The catch is recall — and the fix is cheaper than the catch
Binarizing a vector throws away nearly everything. Intuitively that should wreck retrieval, and naively it does dent it: the Hugging Face / mixedbread study measured binary quantization retaining about 92.5% of retrieval performance on its own. The move that makes this practical is oversample + rescore, and it is the one idea worth taking from this piece.
You search the compressed index for more candidates than you actually want — say you need the top 100, so you ask the binary index for the top 300 — and then you re-score that small shortlist with the full-precision (or int8) vectors. The binary scan is what makes the index cheap and fast; the rescore is a few hundred dot products, which is nothing. With it, the HF/mixedbread numbers jump back to ~96% for binary (mxbai-embed-large-v1 hits 96.45%) and ~99-100% for int8.
The compression is the cheap part. Recall is bought back by re-ranking a shortlist — so you keep both the 32x memory win and almost all the quality.
Qdrant's benchmarks make the recovery concrete. With binary quantization and 3x oversampling, recall lands at 0.9966 for text-embedding-3-large, 0.9847 for text-embedding-3-small, and 0.98 for ada-002 at 4x — while RAM for 100K OpenAI vectors falls from roughly 900 MB to about 128 MB, and they clock the binary path at up to 40x faster retrieval. Cohere reports the same shape from the model side: int8 Embed v3 retaining ~99% of search quality with a rescore multiplier of 4, binary giving 32x memory reduction.

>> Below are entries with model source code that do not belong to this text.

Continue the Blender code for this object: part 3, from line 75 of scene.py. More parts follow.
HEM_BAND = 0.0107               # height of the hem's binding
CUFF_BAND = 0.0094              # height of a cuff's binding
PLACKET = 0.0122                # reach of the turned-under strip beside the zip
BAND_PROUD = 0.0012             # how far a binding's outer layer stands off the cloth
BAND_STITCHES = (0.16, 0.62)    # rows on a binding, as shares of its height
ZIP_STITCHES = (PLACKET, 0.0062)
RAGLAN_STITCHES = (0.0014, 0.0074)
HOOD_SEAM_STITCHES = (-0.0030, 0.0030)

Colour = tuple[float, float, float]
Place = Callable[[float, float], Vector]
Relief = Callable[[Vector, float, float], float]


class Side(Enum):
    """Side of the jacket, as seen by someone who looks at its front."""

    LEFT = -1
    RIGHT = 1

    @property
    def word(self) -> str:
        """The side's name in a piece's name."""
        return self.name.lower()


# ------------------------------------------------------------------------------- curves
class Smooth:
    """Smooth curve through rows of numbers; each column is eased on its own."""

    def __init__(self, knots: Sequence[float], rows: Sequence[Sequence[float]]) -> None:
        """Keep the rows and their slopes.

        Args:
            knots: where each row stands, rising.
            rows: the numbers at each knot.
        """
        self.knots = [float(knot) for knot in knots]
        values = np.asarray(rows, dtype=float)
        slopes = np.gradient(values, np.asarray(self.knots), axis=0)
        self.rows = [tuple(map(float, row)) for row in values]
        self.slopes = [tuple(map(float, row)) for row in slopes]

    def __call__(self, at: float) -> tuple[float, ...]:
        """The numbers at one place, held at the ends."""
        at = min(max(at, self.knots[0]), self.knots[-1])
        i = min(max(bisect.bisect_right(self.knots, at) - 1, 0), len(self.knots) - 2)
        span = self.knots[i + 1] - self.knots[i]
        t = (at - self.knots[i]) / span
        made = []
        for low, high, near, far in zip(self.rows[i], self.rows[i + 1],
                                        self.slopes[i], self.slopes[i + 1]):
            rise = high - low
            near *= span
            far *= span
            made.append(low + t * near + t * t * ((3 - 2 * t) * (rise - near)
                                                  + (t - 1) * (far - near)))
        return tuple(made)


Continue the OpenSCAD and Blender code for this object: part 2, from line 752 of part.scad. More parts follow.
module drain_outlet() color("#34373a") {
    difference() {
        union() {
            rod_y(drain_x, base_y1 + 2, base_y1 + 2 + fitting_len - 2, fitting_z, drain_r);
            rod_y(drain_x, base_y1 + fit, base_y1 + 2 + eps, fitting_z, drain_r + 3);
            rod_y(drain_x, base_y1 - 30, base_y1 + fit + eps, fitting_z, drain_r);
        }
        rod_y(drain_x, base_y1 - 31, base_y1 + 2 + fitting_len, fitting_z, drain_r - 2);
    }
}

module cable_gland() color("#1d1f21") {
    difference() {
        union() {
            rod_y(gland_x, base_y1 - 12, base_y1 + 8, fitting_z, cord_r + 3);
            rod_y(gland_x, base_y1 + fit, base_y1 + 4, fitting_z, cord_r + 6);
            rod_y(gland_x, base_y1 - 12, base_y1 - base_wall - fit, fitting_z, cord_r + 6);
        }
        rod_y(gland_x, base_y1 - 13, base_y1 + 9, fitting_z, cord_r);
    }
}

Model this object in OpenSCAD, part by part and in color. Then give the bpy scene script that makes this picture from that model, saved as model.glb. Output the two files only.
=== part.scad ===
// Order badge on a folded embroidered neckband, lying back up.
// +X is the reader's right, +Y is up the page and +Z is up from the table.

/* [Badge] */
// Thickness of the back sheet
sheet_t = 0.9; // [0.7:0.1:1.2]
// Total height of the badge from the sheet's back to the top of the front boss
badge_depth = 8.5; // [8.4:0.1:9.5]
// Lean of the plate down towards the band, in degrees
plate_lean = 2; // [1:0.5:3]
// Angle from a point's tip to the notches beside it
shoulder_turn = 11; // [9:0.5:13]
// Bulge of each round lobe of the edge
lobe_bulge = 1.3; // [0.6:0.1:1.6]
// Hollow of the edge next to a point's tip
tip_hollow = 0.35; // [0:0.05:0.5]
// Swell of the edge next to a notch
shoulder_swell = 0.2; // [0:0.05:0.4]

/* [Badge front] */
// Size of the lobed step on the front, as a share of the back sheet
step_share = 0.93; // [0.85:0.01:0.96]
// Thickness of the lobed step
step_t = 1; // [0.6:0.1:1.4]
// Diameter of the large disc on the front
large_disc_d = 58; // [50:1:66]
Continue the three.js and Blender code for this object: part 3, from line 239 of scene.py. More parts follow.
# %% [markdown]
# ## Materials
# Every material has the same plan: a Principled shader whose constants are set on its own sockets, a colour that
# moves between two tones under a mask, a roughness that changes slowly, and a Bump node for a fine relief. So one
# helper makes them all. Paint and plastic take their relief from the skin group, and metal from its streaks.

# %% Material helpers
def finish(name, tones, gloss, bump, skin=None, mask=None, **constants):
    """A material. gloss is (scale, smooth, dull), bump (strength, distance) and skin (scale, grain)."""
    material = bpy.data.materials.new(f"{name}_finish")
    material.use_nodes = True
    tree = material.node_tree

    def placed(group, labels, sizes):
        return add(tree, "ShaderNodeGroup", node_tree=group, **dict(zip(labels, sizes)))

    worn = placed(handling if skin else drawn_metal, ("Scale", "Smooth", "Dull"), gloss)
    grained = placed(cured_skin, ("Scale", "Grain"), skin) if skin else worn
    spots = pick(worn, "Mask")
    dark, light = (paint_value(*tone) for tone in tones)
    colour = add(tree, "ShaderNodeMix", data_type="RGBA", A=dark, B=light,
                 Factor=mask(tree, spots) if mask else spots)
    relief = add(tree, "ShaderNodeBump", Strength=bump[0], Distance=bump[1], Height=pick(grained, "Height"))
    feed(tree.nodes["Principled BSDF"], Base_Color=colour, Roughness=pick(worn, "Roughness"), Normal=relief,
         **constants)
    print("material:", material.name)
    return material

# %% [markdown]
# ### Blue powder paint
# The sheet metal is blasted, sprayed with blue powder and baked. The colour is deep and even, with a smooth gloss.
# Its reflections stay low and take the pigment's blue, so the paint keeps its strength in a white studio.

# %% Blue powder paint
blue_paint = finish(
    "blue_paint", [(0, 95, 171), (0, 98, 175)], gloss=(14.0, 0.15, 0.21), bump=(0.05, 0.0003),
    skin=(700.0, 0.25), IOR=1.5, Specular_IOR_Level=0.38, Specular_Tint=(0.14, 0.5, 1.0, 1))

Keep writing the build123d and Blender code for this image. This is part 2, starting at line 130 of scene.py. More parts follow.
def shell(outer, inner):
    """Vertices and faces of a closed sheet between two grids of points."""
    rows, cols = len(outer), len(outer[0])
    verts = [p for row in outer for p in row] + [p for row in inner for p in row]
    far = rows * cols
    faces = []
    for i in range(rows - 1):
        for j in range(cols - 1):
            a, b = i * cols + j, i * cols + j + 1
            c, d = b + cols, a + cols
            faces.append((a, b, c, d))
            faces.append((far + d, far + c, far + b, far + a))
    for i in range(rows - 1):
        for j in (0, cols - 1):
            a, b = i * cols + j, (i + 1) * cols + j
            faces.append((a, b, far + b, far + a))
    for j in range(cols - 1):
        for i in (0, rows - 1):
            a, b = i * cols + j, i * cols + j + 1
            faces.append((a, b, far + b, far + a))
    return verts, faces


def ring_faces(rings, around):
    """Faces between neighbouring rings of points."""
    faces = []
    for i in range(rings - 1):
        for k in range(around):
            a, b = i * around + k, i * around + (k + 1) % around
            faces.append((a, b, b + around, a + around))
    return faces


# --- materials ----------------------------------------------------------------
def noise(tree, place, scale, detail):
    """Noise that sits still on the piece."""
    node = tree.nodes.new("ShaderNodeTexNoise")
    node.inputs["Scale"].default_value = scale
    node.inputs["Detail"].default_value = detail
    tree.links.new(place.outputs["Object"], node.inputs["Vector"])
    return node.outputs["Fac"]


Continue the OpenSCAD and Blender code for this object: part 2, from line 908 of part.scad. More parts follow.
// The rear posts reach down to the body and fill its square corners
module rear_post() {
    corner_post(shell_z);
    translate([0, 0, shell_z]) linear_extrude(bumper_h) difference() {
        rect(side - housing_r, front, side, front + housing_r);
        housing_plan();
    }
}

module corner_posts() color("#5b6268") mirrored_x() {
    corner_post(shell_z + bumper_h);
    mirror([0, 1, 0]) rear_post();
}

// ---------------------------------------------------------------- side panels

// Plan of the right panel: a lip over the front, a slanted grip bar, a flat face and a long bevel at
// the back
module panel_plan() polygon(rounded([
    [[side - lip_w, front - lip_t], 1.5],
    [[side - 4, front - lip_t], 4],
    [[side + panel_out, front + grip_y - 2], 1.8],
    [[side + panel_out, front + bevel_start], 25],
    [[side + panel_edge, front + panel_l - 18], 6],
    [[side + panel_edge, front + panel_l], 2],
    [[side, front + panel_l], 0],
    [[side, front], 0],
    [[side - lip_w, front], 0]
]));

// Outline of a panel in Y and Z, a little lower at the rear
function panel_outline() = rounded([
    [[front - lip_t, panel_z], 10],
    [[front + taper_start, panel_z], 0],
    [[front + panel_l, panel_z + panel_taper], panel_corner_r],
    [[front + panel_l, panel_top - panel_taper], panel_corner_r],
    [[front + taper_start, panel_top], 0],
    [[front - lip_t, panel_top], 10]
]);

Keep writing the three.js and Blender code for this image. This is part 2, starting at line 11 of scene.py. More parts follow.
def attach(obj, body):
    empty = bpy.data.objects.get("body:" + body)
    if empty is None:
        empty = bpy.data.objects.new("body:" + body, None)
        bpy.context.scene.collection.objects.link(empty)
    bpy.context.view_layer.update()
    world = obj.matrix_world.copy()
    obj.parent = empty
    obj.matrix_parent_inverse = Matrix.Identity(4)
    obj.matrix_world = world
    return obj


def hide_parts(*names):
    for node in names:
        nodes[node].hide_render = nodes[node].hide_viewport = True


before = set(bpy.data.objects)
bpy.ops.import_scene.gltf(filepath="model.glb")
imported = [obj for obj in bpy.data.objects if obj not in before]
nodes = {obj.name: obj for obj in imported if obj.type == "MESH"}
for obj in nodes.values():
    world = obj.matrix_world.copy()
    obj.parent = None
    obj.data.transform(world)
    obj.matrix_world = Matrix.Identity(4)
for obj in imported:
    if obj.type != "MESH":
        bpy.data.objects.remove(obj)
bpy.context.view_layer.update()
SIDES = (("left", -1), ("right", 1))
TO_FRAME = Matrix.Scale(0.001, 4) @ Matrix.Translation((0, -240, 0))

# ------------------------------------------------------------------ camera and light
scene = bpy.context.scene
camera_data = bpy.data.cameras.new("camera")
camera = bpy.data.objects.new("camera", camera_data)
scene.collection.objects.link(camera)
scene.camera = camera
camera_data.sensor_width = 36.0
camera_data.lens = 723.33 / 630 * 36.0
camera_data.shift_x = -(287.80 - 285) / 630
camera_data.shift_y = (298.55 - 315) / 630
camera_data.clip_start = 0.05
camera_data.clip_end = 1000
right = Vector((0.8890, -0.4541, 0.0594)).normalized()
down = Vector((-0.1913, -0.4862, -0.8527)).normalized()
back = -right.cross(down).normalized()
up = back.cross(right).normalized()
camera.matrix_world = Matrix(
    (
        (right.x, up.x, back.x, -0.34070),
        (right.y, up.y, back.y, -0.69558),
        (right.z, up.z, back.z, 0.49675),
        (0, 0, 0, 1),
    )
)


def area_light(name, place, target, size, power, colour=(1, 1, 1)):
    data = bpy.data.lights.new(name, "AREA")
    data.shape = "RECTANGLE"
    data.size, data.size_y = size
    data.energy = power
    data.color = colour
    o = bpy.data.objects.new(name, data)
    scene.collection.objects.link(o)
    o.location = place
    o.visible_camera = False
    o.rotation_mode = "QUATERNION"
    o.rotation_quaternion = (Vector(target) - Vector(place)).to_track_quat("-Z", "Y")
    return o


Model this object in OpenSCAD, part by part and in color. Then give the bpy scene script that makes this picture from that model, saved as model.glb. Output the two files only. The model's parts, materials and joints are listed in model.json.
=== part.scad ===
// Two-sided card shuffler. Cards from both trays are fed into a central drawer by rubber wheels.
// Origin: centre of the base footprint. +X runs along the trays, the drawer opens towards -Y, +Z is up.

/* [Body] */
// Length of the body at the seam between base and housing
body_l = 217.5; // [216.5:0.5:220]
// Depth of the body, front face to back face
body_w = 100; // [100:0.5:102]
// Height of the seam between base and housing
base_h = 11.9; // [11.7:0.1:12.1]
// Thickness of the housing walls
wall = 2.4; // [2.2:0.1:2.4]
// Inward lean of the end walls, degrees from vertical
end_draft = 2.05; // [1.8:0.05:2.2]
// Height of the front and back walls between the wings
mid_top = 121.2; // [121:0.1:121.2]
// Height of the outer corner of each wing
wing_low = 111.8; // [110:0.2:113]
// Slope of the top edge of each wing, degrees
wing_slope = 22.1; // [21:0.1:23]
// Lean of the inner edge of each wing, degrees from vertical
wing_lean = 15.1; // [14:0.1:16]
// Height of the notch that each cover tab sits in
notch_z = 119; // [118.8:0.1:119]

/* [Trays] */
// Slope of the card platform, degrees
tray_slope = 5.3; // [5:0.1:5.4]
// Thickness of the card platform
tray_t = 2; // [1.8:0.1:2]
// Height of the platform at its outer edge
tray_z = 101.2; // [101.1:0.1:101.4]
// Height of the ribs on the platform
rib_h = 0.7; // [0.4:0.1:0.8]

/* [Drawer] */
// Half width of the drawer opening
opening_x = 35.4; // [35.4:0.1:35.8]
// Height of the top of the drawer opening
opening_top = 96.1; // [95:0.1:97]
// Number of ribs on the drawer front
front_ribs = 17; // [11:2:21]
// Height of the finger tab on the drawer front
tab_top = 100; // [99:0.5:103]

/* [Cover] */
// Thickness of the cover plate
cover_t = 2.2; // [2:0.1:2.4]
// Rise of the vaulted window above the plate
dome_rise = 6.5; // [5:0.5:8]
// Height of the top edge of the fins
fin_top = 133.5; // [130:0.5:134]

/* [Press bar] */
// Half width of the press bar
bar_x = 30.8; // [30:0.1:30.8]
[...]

Why binary needs big vectors
Binary is not a free default. Collapsing a dimension to one bit only preserves enough signal when there are many dimensions voting. Qdrant says so directly — binary gives "poorer results for small embeddings i.e. less than 1024 dimensions" — and the data agrees: Mistral Embed at 768 dims only reached 0.9445 recall where the 1536- and 3072-dim OpenAI models cleared 0.98. This is why the models marketed for binarization — mxbai-embed-large-v1 (1024), Cohere Embed v3/v4, OpenAI text-embedding-3-large (3072) — are all high-dimensional. Below ~1024 dims, int8 is the right rung: 4x smaller, ~99% quality, and far more forgiving. Scalar's one real chore is calibration — computing per-dimension min/max, where Qdrant's quantile parameter (e.g. 0.99) trims the outliers that would otherwise stretch the range and blur everything else.
Matryoshka stacks on top
The other lever, Matryoshka representation learning, is orthogonal to this one and they multiply. Matryoshka lets you truncate a vector to fewer dimensions (OpenAI's dimensions parameter, mxbai's shortenable output) with graceful quality loss; quantization shrinks each dimension you keep. You can do both — shorten 3072 dims to 1024, then binarize — and Vespa documents the combination explicitly. The two knobs answer different questions: how many numbers, and how many bits each.
So which rung
- Default to int8. 4x smaller, ~99% quality with a cheap rescore, no dimension requirement, works on any embedding model. For most RAG systems this is the free lunch.
- Reach for binary when memory is the constraint and your model is high-dimensional. 32x is the difference between fitting the index in RAM and not. Pair it with oversampling (start at 2-3x) and rescoring, and budget the full vectors on fast storage so the rescore stays cheap.
- Keep float32 only where it earns its place — tiny corpora where the savings don't matter, or a final rescore tier where you want the exact distances. Choosing the right distance metric and the right embedding model still matters more than the bit width; quantization is what you do after those are settled, and which vector database you run decides how painless it is to turn on.
The mental model that makes this easy: precision is not a property of the embedding, it is a dial on the index. The model hands you float32 because it has to hand you something. What you store is your call — and for retrieval, the last 30 of those 32 bits were almost never doing any work.